Candidate à la troisième édition de Nouvelle École, Clara Charlotte s’est faite remarquer avec des prestations de chant et de rap pour convaincre SCH, Aya Nakamura et SDM. Mais qui est cette artiste venue tout droit d’Orléans ? Mosaïque l’avait rencontrée en juillet 2021, à l'occasion de la sortie de son premier EP « Venus ». ARCHIVE. 

 

[Publié le 19 juillet 2021]

Quand Clara Charlotte nous rejoint sur la terrasse d’un restaurant du 17e arrondissement de Paris, accompagnée de son manager, elle rayonne. Ces dernières semaines ont été décisives pour la jeune artiste. Si certaines premières propositions restent discrètes, Venus, son premier EP, n’est pas de celles-là. Remarqué à sa sortie, le six titres a éveillé la curiosité des plus grand.e.s : « Je n’attendais pas vraiment de retours. Mais finalement, j’ai eu des messages de gens à qui je n’aurais jamais pensé que ça plairait. » Elle énumère. « Amel Bent, Mehdi Maïzi… C’est surprenant, pour une petite personne comme moi, d’être prise dans ce filet sans s’en rendre compte. Ça fait peur aussi. J’ai envie de la garder cette peur parce que sans elle, on ne fait plus preuve de courage. »

La jeune orléanaise prend rapidement les rênes de la discussion. Ravie de pouvoir s’exprimer sur son art, elle n’hésite pas à s’épancher lors de ses réponses et à rebondir par elle-même. « Ce nouveau projet, c’est un bébé sur lequel je travaille depuis que j’ai 18 ans et qui a bien grandi. C’est frustrant de devoir montrer celle que j’étais il y a trois ans alors que j’ai 21 ans aujourd’hui. » Pourtant, même si le temps s’en est allé, l’authenticité de sa musique n’a pas pris une ride : « J’évolue et je me renouvelle sans cesse dans mon art mais ça reste le même tissu. »

 

© Basile Bertrand

 

Un tissu sur lequel elle a cousu de nombreuses influences bien distinctes. Le sixième et dernier morceau du projet en témoigne : « “Elle”, c’est un son que j’ai écris il y a deux ou trois ans. Il y a un côté très instrumental avec une guitare brute. C’est la Clara Charlotte soul qui écoutait plus jeune du Aretha Franklin. » Pour se constituer une ADN sur-mesure, la chanteuse a digéré ses influences : « Quand je suis arrivée à Paris, les gens ont commencé à me dire : “On dirait que t’écris des textes rappés mais que tu les chantes.” J’ai commencé à chanter du R’N’B soul sur des prods trap et à écrire façon rap des textes que je mettais sur du R’N’B. Ça marchait dans les deux sens, alors j’ai fusionné les deux. »
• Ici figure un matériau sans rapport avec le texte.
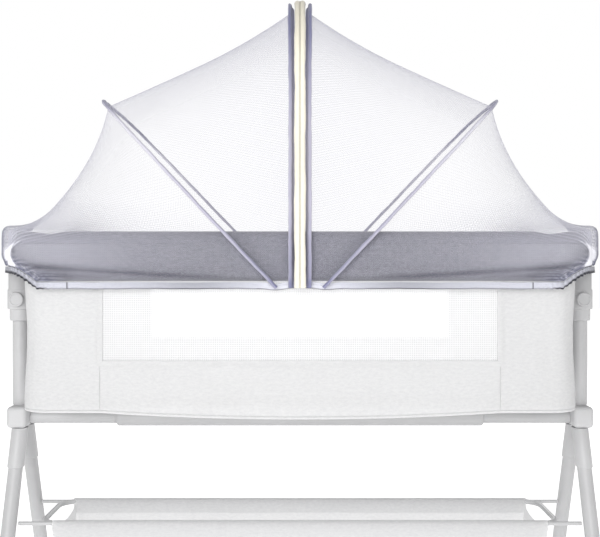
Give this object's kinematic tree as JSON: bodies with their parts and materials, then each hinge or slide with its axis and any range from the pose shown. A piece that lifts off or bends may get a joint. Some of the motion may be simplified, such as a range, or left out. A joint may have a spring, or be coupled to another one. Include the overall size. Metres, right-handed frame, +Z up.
{
  "type": "mosquito net on bedside cradle",
  "caption": "Tent-shaped mosquito net with fan-out hoops, a zip and an elastic hem, stretched over the padded rail of a bedside cradle on splayed legs.",
  "frame": {"origin": "centre of the bounding box's base, on the floor under the middle of the cradle", "axes": "+X along the cradle to the right as seen from the zip's front end, +Y away from the viewer, +Z up"},
  "size_m": [1.0764, 0.5478, 1.1529],
  "materials": {
    "net": "sheer knitted polyester net, white with a lavender cast",
    "hoop_binding": "folded woven tape, lavender grey",
    "zip": "cream woven zip tape with a nylon coil",
    "hem_tape": "white woven hem tape, gathered over elastic at the ends",
    "rail_padding": "mid grey heather cloth over padding",
    "cradle_cloth": "pale grey heather cloth",
    "window_mesh": "pale knitted mesh",
    "base_board": "cloth covered board",
    "moulded_plastic": "pale grey moulded plastic",
    "coated_tube": "pale grey powder coat",
    "rubber_foot": "grey moulded rubber"
  },
  "bodies": {
    "root": {"base_board": "base_board", "basket_bar_back": "coated_tube", "basket_bar_front": "coated_tube", "basket_floor": "cradle_cloth", "basket_loop_left": "coated_tube", "basket_loop_right": "coated_tube", "basket_wall_back": "cradle_cloth", "basket_wall_front": "cradle_cloth", "basket_wall_left": "cradle_cloth", "basket_wall_right": "cradle_cloth", "binding_centre_left": "hoop_binding", "binding_centre_right": "hoop_binding", "binding_side_left": "hoop_binding", "binding_side_right": "hoop_binding", "body_back_band": "cradle_cloth", "body_end_left": "cradle_cloth", "body_end_right": "cradle_cloth", "body_front_band": "cradle_cloth", "cross_tube": "coated_tube", "foot_back_left": "rubber_foot", "foot_back_right": "rubber_foot", "foot_front_left": "rubber_foot", "foot_front_right": "rubber_foot", "hem_elastic_left": "hem_tape", "hem_elastic_right": "hem_tape", "hem_tape_back": "hem_tape", "hem_tape_front": "hem_tape", "leg_back_left": "coated_tube", "leg_back_right": "coated_tube", "leg_bracket_left": "moulded_plastic", "leg_bracket_right": "moulded_plastic", "leg_button_left": "moulded_plastic", "leg_button_right": "moulded_plastic", "leg_front_left": "coated_tube", "leg_front_right": "coated_tube", "leg_hub_left": "moulded_plastic", "leg_hub_right": "moulded_plastic", "leg_post_left": "coated_tube", "leg_post_right": "coated_tube", "net_end_left": "net", "net_end_right": "net", "net_upper_left": "net", "net_upper_right": "net", "rail_back": "rail_padding", "rail_front": "rail_padding", "rail_left": "rail_padding", "rail_right": "rail_padding", "window_back": "window_mesh", "window_front": "window_mesh", "zip_coil": "zip", "zip_tape_left": "zip", "zip_tape_right": "zip"}
  },
  "joints": []
}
Clara Charlotte s’est ouverte à d’autres horizons pour se renouveler. Parfois sans succès, mais sans regrets : « Si je teste une nouvelle couleur et que ça ne me fait rien dans le ventre, c’est que ça ne me parle pas. J’ai testé la country R’N’B [rires] et ça ne l’a pas fait du tout. C’était pas moi. » Et pour opérer des virages artistiques contrôlés, elle s’est entourée de producteurs d’expérience comme le confirmé Junior Alaprod ou 99, beatmaker de référence sur la scène rap émergente, auteur de trois instrumentales sur « Venus ». Elle raconte : « Quand 99 m’a fait écouté des prods pop avec de la guitare, un peu à la Angèle, The Weeknd ou Jorja Smith, c’est la première fois que je me suis sentie capable d’aller faire ce délire là. Depuis, je continue de travailler avec lui et on fait toujours mieux qu’avant. »

 
 

De l’autre côté de la vitre du studio, loin des tables de mixage et des micros, Clara Charlotte s’est découverte moins concentrée, plus songeuse mais pas moins lucide. Pour elle, se livrer dans un texte comme sur son titre « Cassiopée » est naturel : « Quand je l’ai enregistré, j’ai pleuré. En écoutant le son et les paroles, je me suis rappelée que j’avais beaucoup souffert et avoir mal à ce moment là m’a fait du bien. » Pourtant, trouver un équilibre personnel au milieu de cette démarche artistique n’est pas aisé : « La complexité pour nous, les artistes, c’est qu’on doit écrire sur notre vie. Quand les gens vont taffer, ils sortent de leur vie. Le boulanger, quand il part taffer, il n’est plus avec sa femme, ses enfants… Alors que nous, on doit sans cesse se ressasser des souvenirs, des flashs, des disputes, des moments qui font du mal ou du bien. Et on sort rarement de ce carcan. On a pas le droit à cette part d’intimité cachée que tout le monde a. On dévoile tout au public. Je dois composer avec le fait d’être une jeune femme noire de 21 ans avec des problèmes, compartimenter ma vie, en dire assez sans tout dévoiler au public et essayer de rester stable. »

 
 

Pour Clara Charlotte, « compartimenter » rime avec « se protéger ». Comment garder un masque pour que le public ne saisisse pas toutes ses faiblesses, tout en restant assez transparente pour faire vibrer ses auditeurs ? C’est tout le paradoxe qui secoue la chanteuse. Elle enfonce le clou : « Ce masque, nous l’avons tous. L’humain est incapable d’être bon entièrement. Il y a forcément un moment dans une vie où ton côté bon devient mauvais pour l’autre. »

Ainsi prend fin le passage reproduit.